I have a budget project that i want to start, but I can't seem to find the crossovers to work, and the closest ones are the dayton super expensive three ways.

Tweeter: Vifa D26Nc 6ohm


Midrange: TBD, but probably an inexpensive dayton aluminum 5" or vifa 7" 8ohm regardless


Woofer: here is where I want to do something crazy. I have two JL 10W0 subs from high school that I just can't part with, but I don't think they can compete with the Idmax that is currently in my car. I would really like to use these to put a little thump in the music without using my sub. 8ohm again


Tweeter: 3.5k and up

mid100-150)-3.5k

woofer (100-150) and under

If i can get the crossovers cheaply, then I am basically looking at the price of wood and a couple of sub $20 mids that would blow away alot of more expensive systems.

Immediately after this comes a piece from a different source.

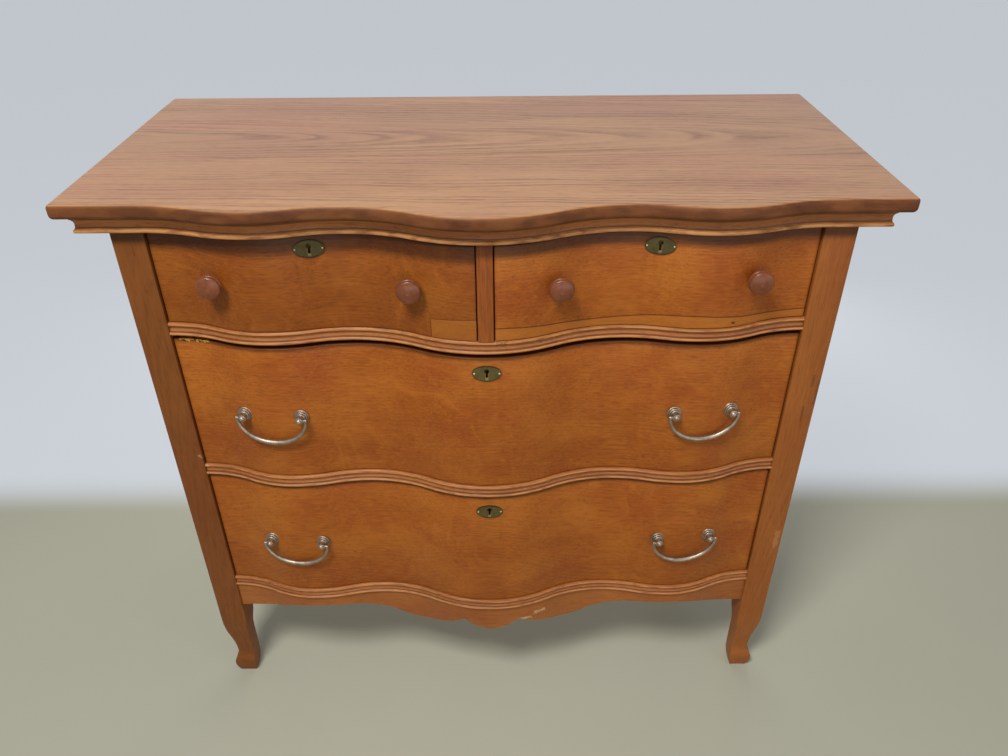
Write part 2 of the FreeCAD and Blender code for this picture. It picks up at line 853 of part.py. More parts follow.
def keyhole(drawer, radius, slot_width, slot_drop, y_from, y_to):
    z = key_rise - drawer.key_drop
    round_part = Part.makeCylinder(radius, y_to - y_from, Vector(0, y_from, z), backward)
    slot = block(-slot_width / 2, slot_width / 2, y_from, y_to, z - slot_drop, z)
    foot = Part.makeCylinder(slot_width / 2, y_to - y_from, Vector(0, y_from, z - slot_drop), backward)
    return drawer.set_lock(round_part.multiFuse([slot, foot]).removeSplitter())


def make_lock_case(drawer):
    case = lock_box(drawer, lock_width / 2, lock_front, lock_back, -lock_height(drawer), 0)
    plate = lock_box(drawer, lock_plate_width / 2, lock_front, lock_back, -lock_plate_thickness, 0)
    slot_half = bolt_thickness / 2 + bolt_clearance
    slot = lock_box(drawer, bolt_width / 2 + bolt_clearance, bolt_y - slot_half, bolt_y + slot_half,
                    -bolt_rest_drop - bolt_length - bolt_clearance, overrun)
    key = keyhole(drawer, key_round, key_slot_width, key_slot_drop, lock_front - overrun, bolt_y)
    return case.fuse(plate).removeSplitter().cut(slot).cut(key)


def make_lock_bolt(drawer):
    return lock_box(drawer, bolt_width / 2, bolt_y - bolt_thickness / 2, bolt_y + bolt_thickness / 2,
                    -bolt_rest_drop - bolt_length, -bolt_rest_drop)


def lock_mortise(drawer):
    pocket = lock_box(drawer, lock_width / 2, lock_front, front_thickness + overrun,
                      -lock_height(drawer), overrun)
    ledge = lock_box(drawer, lock_plate_width / 2, lock_front, front_thickness + overrun,
                     -lock_plate_thickness, overrun)
    return pocket.fuse(ledge)


# The pocket above the drawer that takes the thrown bolt
def bolt_socket(drawer):
    half = bolt_thickness / 2 + bolt_socket_clearance
    return lock_box(drawer, bolt_width / 2 + bolt_socket_clearance, bolt_y - half, bolt_y + half,
                    0, bolt_throw - bolt_rest_drop + bolt_socket_clearance)


# Oval plate over the keyhole, bent to the drawer face and held by two pins
def make_escutcheon(drawer):
    half = escutcheon_width / 2
    z = drawer.front_high - drawer.key_drop
    sheet = bent_board(rail_reach, face_inset - escutcheon_thickness, escutcheon_thickness,
                       drawer.middle_x - half - overrun, drawer.middle_x + half + overrun,
                       z - escutcheon_height, z + escutcheon_height)
    oval = Part.Face(Part.Wire(Part.Ellipse(origin, half, escutcheon_height / 2).toShape()))
    oval.rotate(origin, across, -90)
    oval.translate(Vector(0, -overrun, -drawer.key_drop))
    plate = sheet.common(drawer.set_lock(oval.extrude(backward * (2 * overrun))))
    plate = plate.cut(keyhole(drawer, key_round, key_slot_width, key_slot_drop, -overrun, overrun))
    pins = make_pins(drawer)
    return Part.makeCompound([plate.cut(Part.makeCompound(pins))] + pins)


def make_pins(drawer):
    z = drawer.front_high - drawer.key_drop
    pin = turned((0, -pin_length),
                 [(pin_radius, -pin_length), (pin_radius, 0), (pin_head_radius, 0),
                  domed_end(pin_head_radius, 0, pin_head_height)])
    places = (drawer.middle_x - pin_spacing / 2, drawer.middle_x + pin_spacing / 2)
    return [set_on_line(pin, rail_reach, face_inset - escutcheon_thickness, x, z) for x in places]


# The last step of a turned outline: an arc from the rim of a dome to its top
def domed_end(radius, rim_out, height):
    top = (0, rim_out + height)
    middle, _ = turn_arc(top, (radius, rim_out), lambda *point: point)
    return (middle, top)


# Mushroom knobs of the small drawers
def make_knobs(drawer):
    head = turned(
        (0, -pull_seat_depth),
        [(knob_foot_radius, -pull_seat_depth),
         (knob_foot_radius, knob_foot_height),
         ((knob_neck_radius, knob_waist_height), (knob_foot_radius, knob_under_height)),
         (knob_radius - knob_edge_round, knob_under_height + knob_edge_round),
         ((knob_radius, (knob_under_height + knob_groove_height) / 2),
          (knob_radius - knob_groove_depth, knob_groove_height)),
         ((knob_radius - knob_groove_depth / 4, (knob_groove_height + knob_dome_height) / 2),
          (knob_radius - knob_edge_round, knob_dome_height)),
         domed_end(knob_radius - knob_edge_round, knob_dome_height, knob_projection - knob_dome_height)])
    dowel = Part.makeCylinder(knob_dowel_radius, knob_dowel_length, origin, backward)
    face_line = serpentine(rail_reach, face_inset)
    knobs = []
    middle_x = drawer.middle_x + math.copysign(knob_shift, drawer.middle_x)
    for x in (middle_x - knob_spacing / 2, middle_x + knob_spacing / 2):
        place = Vector(x, stretch_at(face_line, x).y(x), drawer.middle_z + knob_rise)
        knobs.append(seated(head.translated(place), dowel.translated(place), drawer))
    return Part.makeCompound(knobs)


# A foot is shaped to the curved drawer face, and its peg goes on into the wood
def seated(piece, peg, drawer):
    return piece.cut(drawer.front_blank()).fuse(peg).removeSplitter()


# Bail pulls of the wide drawers. Each is drawn about the middle of its two posts, and turned so
# that both posts stand on the curved face.

class Pull:
    def __init__(self, drawer, x):
        face_line = serpentine(rail_reach, face_inset)
        ends = [x - pull_boring / 2, x + pull_boring / 2]
        left_y, right_y = [stretch_at(face_line, end).y(end) for end in ends]
        self.drawer = drawer
        self.x = x
        self.y = (left_y + right_y) / 2
        self.angle = math.degrees(math.atan2(right_y - left_y, pull_boring))
        self.half = math.hypot(pull_boring, right_y - left_y) / 2

    def place(self, shape):
        placed = shape.copy()
        placed.rotate(origin, upward, self.angle)
        placed.translate(Vector(self.x, self.y, self.drawer.middle_z - pull_drop))
        return placed


# The rings of a pull's foot, each a rounded step above the one before it
def pull_steps():
    steps = [(pull_ring_radii[0] - pull_ring_groove, -pull_seat_depth)]
    out = 0
    for radius in pull_ring_radii:
        steps.append((radius - pull_ring_groove, out))
        steps.append(((radius, out + pull_ring_height / 2),
                      (radius - pull_ring_groove, out + pull_ring_height)))
        out += pull_ring_height
    return steps + [(pull_head_radius, out)]


def pull_post(pull, side):
    ball_middle = pull_projection - pull_ball_radius
    neck_radius = math.sqrt(pull_ball_radius ** 2 - (ball_middle - pull_neck_height) ** 2)
    slant = pull_ball_radius * math.sqrt(0.5)
    head = turned(
        (0, -pull_seat_depth),
        pull_steps()
        + [(pull_head_radius, pull_head_top),
           (neck_radius, pull_neck_height),
           ((slant, ball_middle + slant), (0, pull_projection))])
    hole_start = pull_head_radius - bail_hole_depth
    hole = Part.makeCylinder(bail_pin_radius + bail_pin_clearance, bail_hole_depth + overrun,
                             Vector(side * hole_start, -bail_axis_reach, 0), across * side)
    nut_face = front_thickness + pull_nut_thickness
    shank = Part.makeCylinder(pull_shank_radius, nut_face + pull_shank_proud, origin, backward)
    half_nut = pull_nut_across / 2
    nut = block(-half_nut, half_nut, front_thickness - pull_seat_depth, nut_face, -half_nut, half_nut)
    stand = across * (side * pull.half)
    front = pull.drawer.front_blank()
    post = seated(pull.place(head.cut(hole).translated(stand)), pull.place(shank.translated(stand)),
                  pull.drawer)
    nut = pull.place(nut.cut(shank).translated(stand)).cut(front)
    return [post, nut]


def make_pull_posts(pulls):
    pieces = []
    for pull in pulls:
        pieces += pull_post(pull, -1) + pull_post(pull, 1)
    return Part.makeCompound(pieces)


# The loop hangs as half an oval that thickens to the grip; its ends turn inwards as pins
def make_bail(pull):
    reach = pull.half + pull_head_radius + bail_end_gap + bail_knuckle_radius
    rings = []
    for step in range(bail_stations + 1):
        turn = math.pi * step / bail_stations
        fullness = math.sin(turn) ** 2
        radius = bail_arm_radius + (bail_grip_radius - bail_arm_radius) * fullness
        ring = Part.Wire(Part.Circle(origin, upward, radius).toShape())
        lean = math.atan2(reach * math.sin(turn), bail_drop * math.cos(turn))
        ring.rotate(origin, backward, math.degrees(lean))
        ring.translate(Vector(reach * math.cos(turn), -bail_axis_reach, -bail_drop * math.sin(turn)))
        rings.append(ring)
    bail = Part.makeLoft(rings, True, False)
    pin_length_in_post = bail_hole_depth - bail_end_gap
    pin_start = pull.half + pull_head_radius - pin_length_in_post
    for side in (-1, 1):
        end = Vector(side * reach, -bail_axis_reach, 0)
        pin = Part.makeCylinder(bail_pin_radius, reach - pin_start,
                                Vector(side * pin_start, -bail_axis_reach, 0), across * side)
        bail = bail.multiFuse([Part.makeSphere(bail_knuckle_radius, end), pin])
    return pull.place(bail.removeSplitter())


def make_front(drawer, fittings):
    front = drawer.front_blank().cut(make_sides(drawer)).cut(make_bottom(drawer)).cut(lock_mortise(drawer))
    key = keyhole(drawer, key_round_in_wood, key_slot_width + 2 * key_wood_margin, key_wood_drop,
                  -overrun, lock_front + overrun)
    front = front.cut(key)
    for fitting in fittings + make_pins(drawer):
        front = front.cut(fitting)
    return front


# The whole dresser, as one shape for each named piece

upper_left = Drawer("upper_left", -post_inner, -stile_width / 2, upper_drawer_z, upper_opening,
                    narrow_top_gap, upper_key_drop)
upper_right = Drawer("upper_right", stile_width / 2, post_inner, upper_drawer_z, upper_opening,
                     narrow_top_gap, upper_key_drop)
middle = Drawer("middle", -post_inner, post_inner, middle_drawer_z, middle_opening,
                middle_top_gap, middle_key_drop)
lower = Drawer("lower", -post_inner, post_inner, lower_drawer_z, lower_opening,
               narrow_top_gap, lower_key_drop)


def case_nodes():
    right_parts = {
        "moulding": make_right_moulding(),
        "side_panel": make_right_panel(),
        "side_rails": make_right_side_rails(),
        "runners": make_right_runners(),
    }
    nodes = {
        "top_board": make_top_board(),
        "front_moulding": make_front_moulding().cut(bolt_socket(upper_left)).cut(bolt_socket(upper_right)),
        "front_right_post": make_right_front_post(),
        "rear_right_post": make_right_rear_post(),
        "back_boards": Part.makeCompound(make_back_boards()),
        "rear_rails": make_rear_rails(),
        "upper_rail": make_front_rail(upper_rail_reach, upper_rail_z).cut(bolt_socket(middle)),
        "middle_rail": make_front_rail(rail_reach, middle_rail_z).cut(bolt_socket(lower)),
        "lower_rail": make_front_rail(rail_reach, lower_rail_z),
        "apron": make_apron(),
        "centre_stile": make_stile(),
        "centre_runner": make_centre_runner(),
        "kickers": make_kickers(),
        "glue_blocks": make_glue_blocks(),
    }
    nodes["front_left_post"] = mirrored(nodes["front_right_post"])
    nodes["rear_left_post"] = mirrored(nodes["rear_right_post"])
    for name, shape in right_parts.items():
        nodes["right_" + name] = shape
        nodes["left_" + name] = mirrored(shape)
    return nodes


def drawer_nodes(drawer):
    prefix = drawer.name + "_drawer_"
    nodes = {
        prefix + "sides": make_sides(drawer),
        prefix + "back": make_back(drawer),
        prefix + "bottom": make_bottom(drawer),
        prefix + "lock_case": make_lock_case(drawer),
        prefix + "lock_bolt": make_lock_bolt(drawer),
        prefix + "escutcheon": make_escutcheon(drawer),
    }
    if drawer in (upper_left, upper_right):
        nodes[prefix + "knobs"] = make_knobs(drawer)
        fittings = [nodes[prefix + "knobs"]]
    else:
        pulls = [Pull(drawer, -pull_spacing / 2), Pull(drawer, pull_spacing / 2)]
        nodes[prefix + "pull_posts"] = make_pull_posts(pulls)
        nodes[prefix + "left_bail"] = make_bail(pulls[0])
        nodes[prefix + "right_bail"] = make_bail(pulls[1])
        fittings = [nodes[prefix + "pull_posts"]]
    nodes[prefix + "front"] = make_front(drawer, fittings)
    return nodes


os.makedirs("parts", exist_ok=True)
dresser = case_nodes()
for drawer in (upper_left, upper_right, middle, lower):
    dresser.update(drawer_nodes(drawer))
for name, shape in dresser.items():
    shape.exportStep("parts/" + name + ".step")
    print(name, len(shape.Solids), "solids", round(shape.Volume), "cubic mm")
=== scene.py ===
import math

import bmesh
import bpy
from mathutils import Matrix, Vector


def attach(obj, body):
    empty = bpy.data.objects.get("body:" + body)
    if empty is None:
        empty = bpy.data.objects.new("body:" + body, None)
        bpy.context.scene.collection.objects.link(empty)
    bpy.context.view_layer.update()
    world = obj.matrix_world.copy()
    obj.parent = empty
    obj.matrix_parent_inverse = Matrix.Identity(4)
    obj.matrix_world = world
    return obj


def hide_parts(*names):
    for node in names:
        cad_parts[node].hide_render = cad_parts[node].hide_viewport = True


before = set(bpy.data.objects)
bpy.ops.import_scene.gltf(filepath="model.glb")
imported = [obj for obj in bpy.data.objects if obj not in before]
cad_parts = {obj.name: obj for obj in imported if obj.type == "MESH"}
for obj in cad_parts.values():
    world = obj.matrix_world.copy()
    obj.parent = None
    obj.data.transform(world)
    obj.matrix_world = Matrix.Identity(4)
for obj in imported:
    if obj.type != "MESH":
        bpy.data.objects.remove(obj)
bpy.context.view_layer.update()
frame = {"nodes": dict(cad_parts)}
nodes = frame["nodes"]
scene = bpy.context.scene
scene.view_settings.view_transform = "Standard"
print("loaded", len(nodes), "parts")


# Shader maths: a wire is one output of a node, and sums on wires add Math nodes

class Wire:
    def __init__(self, graph, socket):
        self.graph = graph
        self.socket = socket

    def calc(self, operation, *others):
        return self.graph.math(operation, self, *others)

    def __add__(self, other):
        return self.calc("ADD", other)

    def __sub__(self, other):
        return self.calc("SUBTRACT", other)

    def __rsub__(self, other):
        return self.graph.math("SUBTRACT", other, self)

    def __mul__(self, other):
        return self.calc("MULTIPLY", other)

    def __truediv__(self, other):
        return self.calc("DIVIDE", other)

    __radd__ = __add__
    __rmul__ = __mul__

    # 0 below the first value, 1 above the second, and smooth between them
    def rise(self, low, high):
        sockets = {"Value": self, "From Min": low, "From Max": high}
        return self.graph.add("ShaderNodeMapRange", {"interpolation_type": "SMOOTHSTEP"}, sockets)

    # 1 near a value, as far as the core reaches, and 0 from the fade on
    def near(self, value, core, fade):
        return 1 - self.calc("SUBTRACT", value).calc("ABSOLUTE").rise(core, fade)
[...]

I would love it if someone could build them for me, but even if i could be directed which parts to buy and build it myself that would be OK. 

thanks!


----------



## Rob K (Apr 28, 2009)

For your first DIY set I suggest building a pre-designed set. There are tons of designs out there from $100-2500. Check out the DIY section of HTGuide, there's good info there. Also check out the DIY builds posted at the Parts Express site (Project Showcase). I'm sure any of Zaph's speakers would be great, Zaph Audio. I'm either doing the ZRT or the SR71. Also look at any sets using the Dayton RS drivers.


----------



## SQKid89 (Feb 22, 2007)

I second the notion of going with a proven design. If you've never built anything before, its a lot of work. the assembly's the easy part. designing a crossover correctly is not for the faint of heart.

i've built 2 zaph designs (both of his 3" designs for TB and HiVi) and one Curt design (FCR TriTrix speakers). I've been playing with speaker stuff for a while and still feel more comfortable with other designs. Not to mention that I lack the proper test tools to design correctly.


----------



## BLD 25 (Apr 13, 2007)

Ok, well I will keep that in mind. I guess I could just get some drivers with some good overlap and find a passive that would work well with both.


----------